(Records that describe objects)
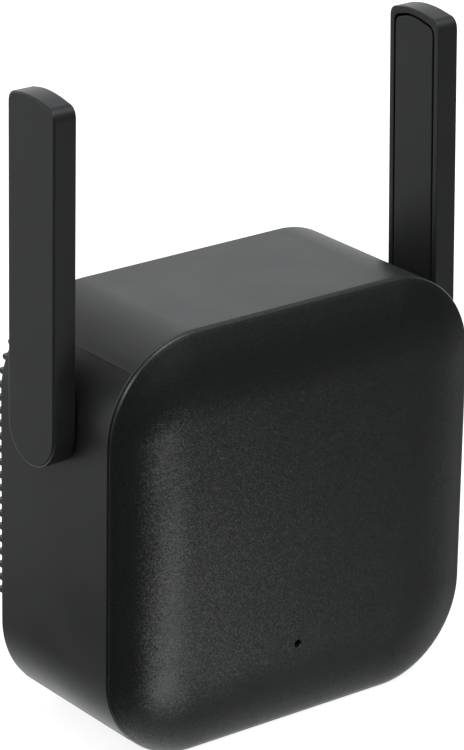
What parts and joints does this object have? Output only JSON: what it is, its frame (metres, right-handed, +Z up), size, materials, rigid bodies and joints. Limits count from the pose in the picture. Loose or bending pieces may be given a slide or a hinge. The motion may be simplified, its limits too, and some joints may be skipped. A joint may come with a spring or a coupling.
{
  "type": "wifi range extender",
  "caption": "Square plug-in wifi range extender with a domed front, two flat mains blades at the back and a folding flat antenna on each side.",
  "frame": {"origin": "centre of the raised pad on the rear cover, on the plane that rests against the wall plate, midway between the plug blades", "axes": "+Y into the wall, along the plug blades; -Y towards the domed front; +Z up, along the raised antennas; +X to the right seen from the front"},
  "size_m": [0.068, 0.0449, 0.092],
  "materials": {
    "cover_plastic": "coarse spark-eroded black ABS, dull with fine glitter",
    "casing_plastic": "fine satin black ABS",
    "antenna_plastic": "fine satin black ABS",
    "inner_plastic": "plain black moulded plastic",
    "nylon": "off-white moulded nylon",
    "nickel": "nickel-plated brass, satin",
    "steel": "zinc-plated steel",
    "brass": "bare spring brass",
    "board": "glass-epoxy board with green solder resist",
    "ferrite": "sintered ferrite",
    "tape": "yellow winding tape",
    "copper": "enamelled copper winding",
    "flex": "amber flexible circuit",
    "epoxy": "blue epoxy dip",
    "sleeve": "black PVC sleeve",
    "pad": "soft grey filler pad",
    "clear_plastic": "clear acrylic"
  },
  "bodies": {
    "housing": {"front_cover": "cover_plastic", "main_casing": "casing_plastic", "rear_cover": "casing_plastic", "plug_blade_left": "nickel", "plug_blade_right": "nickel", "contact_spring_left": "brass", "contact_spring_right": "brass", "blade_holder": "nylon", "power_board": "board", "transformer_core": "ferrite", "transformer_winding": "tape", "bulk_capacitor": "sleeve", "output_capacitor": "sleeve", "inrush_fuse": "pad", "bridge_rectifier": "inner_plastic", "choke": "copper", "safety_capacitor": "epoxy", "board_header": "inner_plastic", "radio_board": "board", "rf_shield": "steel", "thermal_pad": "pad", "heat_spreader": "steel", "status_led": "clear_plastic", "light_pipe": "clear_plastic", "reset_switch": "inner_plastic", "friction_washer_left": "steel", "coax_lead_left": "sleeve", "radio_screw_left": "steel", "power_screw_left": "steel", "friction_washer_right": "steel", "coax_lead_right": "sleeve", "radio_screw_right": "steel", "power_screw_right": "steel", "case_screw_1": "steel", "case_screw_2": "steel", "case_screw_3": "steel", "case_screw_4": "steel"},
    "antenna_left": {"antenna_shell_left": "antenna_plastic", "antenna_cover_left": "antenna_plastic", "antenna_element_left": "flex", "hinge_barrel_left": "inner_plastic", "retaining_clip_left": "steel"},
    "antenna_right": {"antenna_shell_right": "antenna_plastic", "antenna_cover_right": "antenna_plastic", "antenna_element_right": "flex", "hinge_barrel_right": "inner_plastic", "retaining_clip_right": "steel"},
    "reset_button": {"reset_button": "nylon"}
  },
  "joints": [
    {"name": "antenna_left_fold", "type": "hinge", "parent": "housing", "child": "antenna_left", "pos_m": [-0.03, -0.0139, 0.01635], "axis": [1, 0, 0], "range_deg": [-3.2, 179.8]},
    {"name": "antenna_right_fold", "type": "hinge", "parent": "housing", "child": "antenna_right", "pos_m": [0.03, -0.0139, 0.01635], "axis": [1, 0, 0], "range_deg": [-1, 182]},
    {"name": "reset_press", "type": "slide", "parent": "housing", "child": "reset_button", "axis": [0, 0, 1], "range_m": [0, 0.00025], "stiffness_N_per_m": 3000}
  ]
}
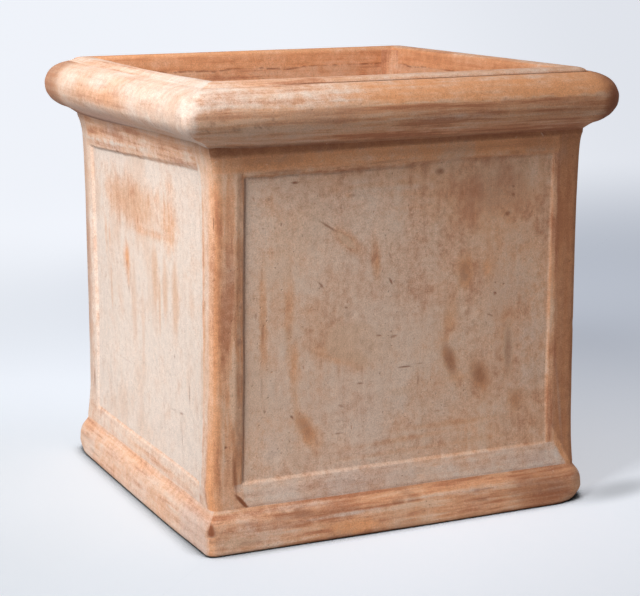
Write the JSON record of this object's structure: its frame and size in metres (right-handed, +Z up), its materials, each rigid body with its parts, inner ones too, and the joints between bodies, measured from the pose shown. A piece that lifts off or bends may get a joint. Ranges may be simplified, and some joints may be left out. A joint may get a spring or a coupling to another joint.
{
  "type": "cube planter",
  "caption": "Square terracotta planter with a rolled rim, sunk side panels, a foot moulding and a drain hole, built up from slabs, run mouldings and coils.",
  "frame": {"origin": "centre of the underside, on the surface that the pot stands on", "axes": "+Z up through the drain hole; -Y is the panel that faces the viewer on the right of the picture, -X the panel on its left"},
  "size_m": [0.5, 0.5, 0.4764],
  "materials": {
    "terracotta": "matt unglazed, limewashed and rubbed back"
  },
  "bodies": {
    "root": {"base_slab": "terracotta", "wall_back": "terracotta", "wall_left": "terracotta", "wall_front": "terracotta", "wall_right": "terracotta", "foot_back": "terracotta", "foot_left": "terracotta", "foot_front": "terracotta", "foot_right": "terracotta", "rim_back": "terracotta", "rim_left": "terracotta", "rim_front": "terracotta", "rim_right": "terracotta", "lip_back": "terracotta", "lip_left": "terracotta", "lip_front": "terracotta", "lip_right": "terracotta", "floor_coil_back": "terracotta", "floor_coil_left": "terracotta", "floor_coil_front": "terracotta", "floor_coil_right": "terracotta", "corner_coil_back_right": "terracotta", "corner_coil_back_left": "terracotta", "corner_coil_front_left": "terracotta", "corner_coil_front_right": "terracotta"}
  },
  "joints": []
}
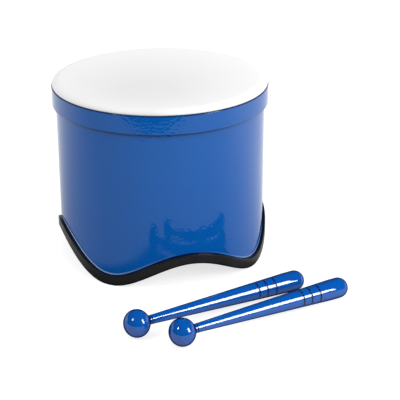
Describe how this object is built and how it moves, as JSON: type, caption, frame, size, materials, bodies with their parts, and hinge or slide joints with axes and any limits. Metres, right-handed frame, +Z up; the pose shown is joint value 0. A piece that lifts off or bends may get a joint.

§ **Given exercise**
Return each line of the records above exactly as it reads.

§ **Task response**
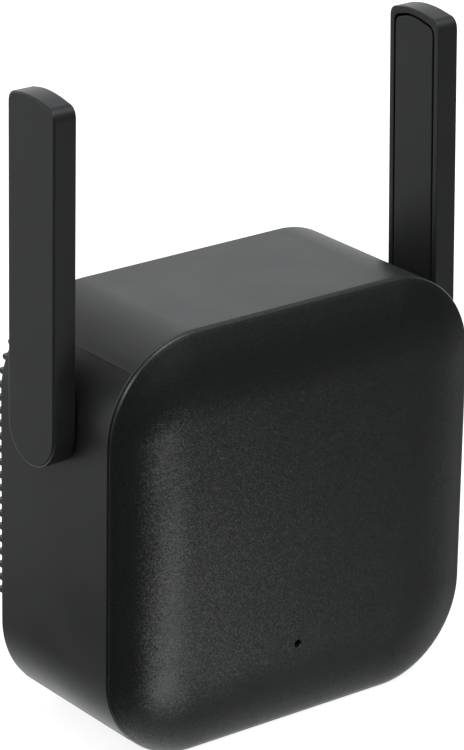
What parts and joints does this object have? Output only JSON: what it is, its frame (metres, right-handed, +Z up), size, materials, rigid bodies and joints. Limits count from the pose in the picture. Loose or bending pieces may be given a slide or a hinge. The motion may be simplified, its limits too, and some joints may be skipped. A joint may come with a spring or a coupling.
{
  "type": "wifi range extender",
  "caption": "Square plug-in wifi range extender with a domed front, two flat mains blades at the back and a folding flat antenna on each side.",
  "frame": {"origin": "centre of the raised pad on the rear cover, on the plane that rests against the wall plate, midway between the plug blades", "axes": "+Y into the wall, along the plug blades; -Y towards the domed front; +Z up, along the raised antennas; +X to the right seen from the front"},
  "size_m": [0.068, 0.0449, 0.092],
  "materials": {
    "cover_plastic": "coarse spark-eroded black ABS, dull with fine glitter",
    "casing_plastic": "fine satin black ABS",
    "antenna_plastic": "fine satin black ABS",
    "inner_plastic": "plain black moulded plastic",
    "nylon": "off-white moulded nylon",
    "nickel": "nickel-plated brass, satin",
    "steel": "zinc-plated steel",
    "brass": "bare spring brass",
    "board": "glass-epoxy board with green solder resist",
    "ferrite": "sintered ferrite",
    "tape": "yellow winding tape",
    "copper": "enamelled copper winding",
    "flex": "amber flexible circuit",
    "epoxy": "blue epoxy dip",
    "sleeve": "black PVC sleeve",
    "pad": "soft grey filler pad",
    "clear_plastic": "clear acrylic"
  },
  "bodies": {
    "housing": {"front_cover": "cover_plastic", "main_casing": "casing_plastic", "rear_cover": "casing_plastic", "plug_blade_left": "nickel", "plug_blade_right": "nickel", "contact_spring_left": "brass", "contact_spring_right": "brass", "blade_holder": "nylon", "power_board": "board", "transformer_core": "ferrite", "transformer_winding": "tape", "bulk_capacitor": "sleeve", "output_capacitor": "sleeve", "inrush_fuse": "pad", "bridge_rectifier": "inner_plastic", "choke": "copper", "safety_capacitor": "epoxy", "board_header": "inner_plastic", "radio_board": "board", "rf_shield": "steel", "thermal_pad": "pad", "heat_spreader": "steel", "status_led": "clear_plastic", "light_pipe": "clear_plastic", "reset_switch": "inner_plastic", "friction_washer_left": "steel", "coax_lead_left": "sleeve", "radio_screw_left": "steel", "power_screw_left": "steel", "friction_washer_right": "steel", "coax_lead_right": "sleeve", "radio_screw_right": "steel", "power_screw_right": "steel", "case_screw_1": "steel", "case_screw_2": "steel", "case_screw_3": "steel", "case_screw_4": "steel"},
    "antenna_left": {"antenna_shell_left": "antenna_plastic", "antenna_cover_left": "antenna_plastic", "antenna_element_left": "flex", "hinge_barrel_left": "inner_plastic", "retaining_clip_left": "steel"},
    "antenna_right": {"antenna_shell_right": "antenna_plastic", "antenna_cover_right": "antenna_plastic", "antenna_element_right": "flex", "hinge_barrel_right": "inner_plastic", "retaining_clip_right": "steel"},
    "reset_button": {"reset_button": "nylon"}
  },
  "joints": [
    {"name": "antenna_left_fold", "type": "hinge", "parent": "housing", "child": "antenna_left", "pos_m": [-0.03, -0.0139, 0.01635], "axis": [1, 0, 0], "range_deg": [-3.2, 179.8]},
    {"name": "antenna_right_fold", "type": "hinge", "parent": "housing", "child": "antenna_right", "pos_m": [0.03, -0.0139, 0.01635], "axis": [1, 0, 0], "range_deg": [-1, 182]},
    {"name": "reset_press", "type": "slide", "parent": "housing", "child": "reset_button", "axis": [0, 0, 1], "range_m": [0, 0.00025], "stiffness_N_per_m": 3000}
  ]
}
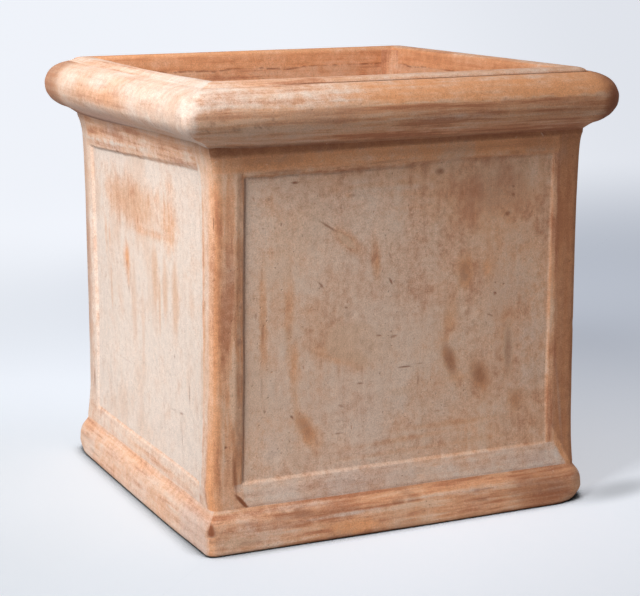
Write the JSON record of this object's structure: its frame and size in metres (right-handed, +Z up), its materials, each rigid body with its parts, inner ones too, and the joints between bodies, measured from the pose shown. A piece that lifts off or bends may get a joint. Ranges may be simplified, and some joints may be left out. A joint may get a spring or a coupling to another joint.
{
  "type": "cube planter",
  "caption": "Square terracotta planter with a rolled rim, sunk side panels, a foot moulding and a drain hole, built up from slabs, run mouldings and coils.",
  "frame": {"origin": "centre of the underside, on the surface that the pot stands on", "axes": "+Z up through the drain hole; -Y is the panel that faces the viewer on the right of the picture, -X the panel on its left"},
  "size_m": [0.5, 0.5, 0.4764],
  "materials": {
    "terracotta": "matt unglazed, limewashed and rubbed back"
  },
  "bodies": {
    "root": {"base_slab": "terracotta", "wall_back": "terracotta", "wall_left": "terracotta", "wall_front": "terracotta", "wall_right": "terracotta", "foot_back": "terracotta", "foot_left": "terracotta", "foot_front": "terracotta", "foot_right": "terracotta", "rim_back": "terracotta", "rim_left": "terracotta", "rim_front": "terracotta", "rim_right": "terracotta", "lip_back": "terracotta", "lip_left": "terracotta", "lip_front": "terracotta", "lip_right": "terracotta", "floor_coil_back": "terracotta", "floor_coil_left": "terracotta", "floor_coil_front": "terracotta", "floor_coil_right": "terracotta", "corner_coil_back_right": "terracotta", "corner_coil_back_left": "terracotta", "corner_coil_front_left": "terracotta", "corner_coil_front_right": "terracotta"}
  },
  "joints": []
}
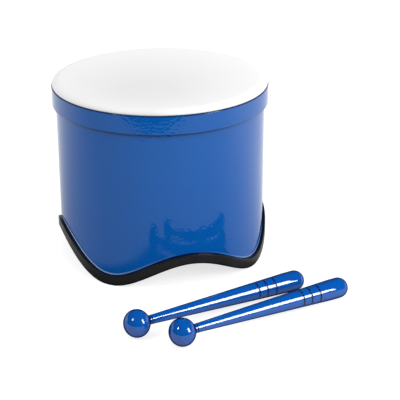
Describe how this object is built and how it moves, as JSON: type, caption, frame, size, materials, bodies with their parts, and hinge or slide joints with axes and any limits. Metres, right-handed frame, +Z up; the pose shown is joint value 0. A piece that lifts off or bends may get a joint.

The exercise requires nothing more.